For all this song’s faults, I don’t hear it as a call to make friends with racists. Like the writers above, I have not much use for its squishy centrist tone, but for all the comments that it isn’t harsh or specific enough, I assure you that the MAGA faithful understand that Billy is gay, that they’re being called bullies, that this song is criticism aimed at them specifically, and that they will reject this song on those grounds. This is a day and age where platitudes are pointed subtweets and it’s not lost on anyone.
Unless you have proof of this I don’t really think MAGAs will think it’s about Billy being gay, considering they also don’t think it’s “something he can’t change.” The thing is written to leave plausibly deniable wiggle room of him being short or having bad acne whatever, which makes it cowardly. Which is what everyone is saying.
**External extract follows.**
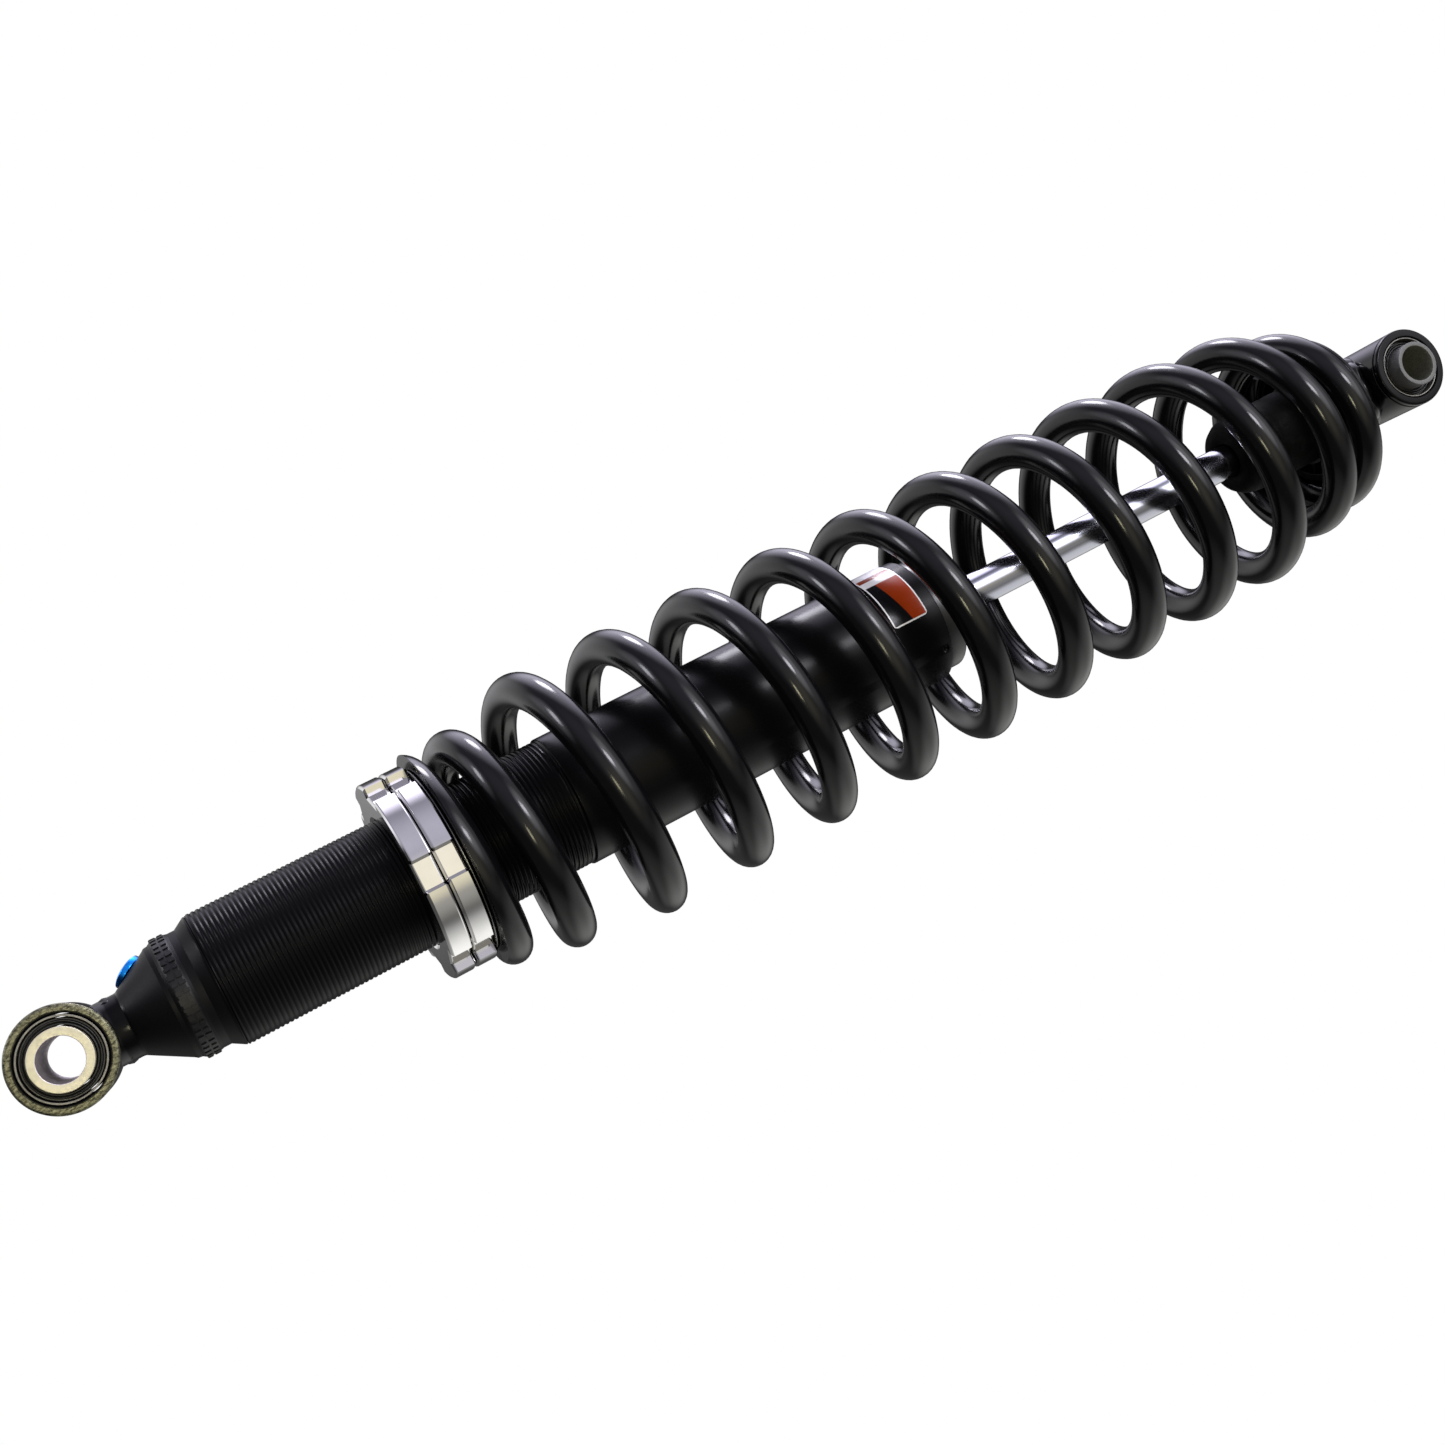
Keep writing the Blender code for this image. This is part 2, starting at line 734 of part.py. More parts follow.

I think in 2021 most MAGAs agree that gay kids can’t change (though many still judge them for it anyway). Whatever they think about it, they definitely understand what left-leaners like Tim and Tyler mean when they say “things he can’t change.” And also, bullying for acne and shortness is also bad! And also an implicit criticism of only one side!! “Unity” has been in the past a call for overlooking racism, but that’s not what it means in 2021 — it can’t be when only one side wants “unity”. This song is flaccid, unimpressive bullshit, I agree it’s written like that to provide plausible deniability. But I can’t go so far as “cowardly”; “undivided” only sounds to me like a reverse dog whistle, designed specifically to piss off one group of people.
I audibly guffawed at Katherine’s review.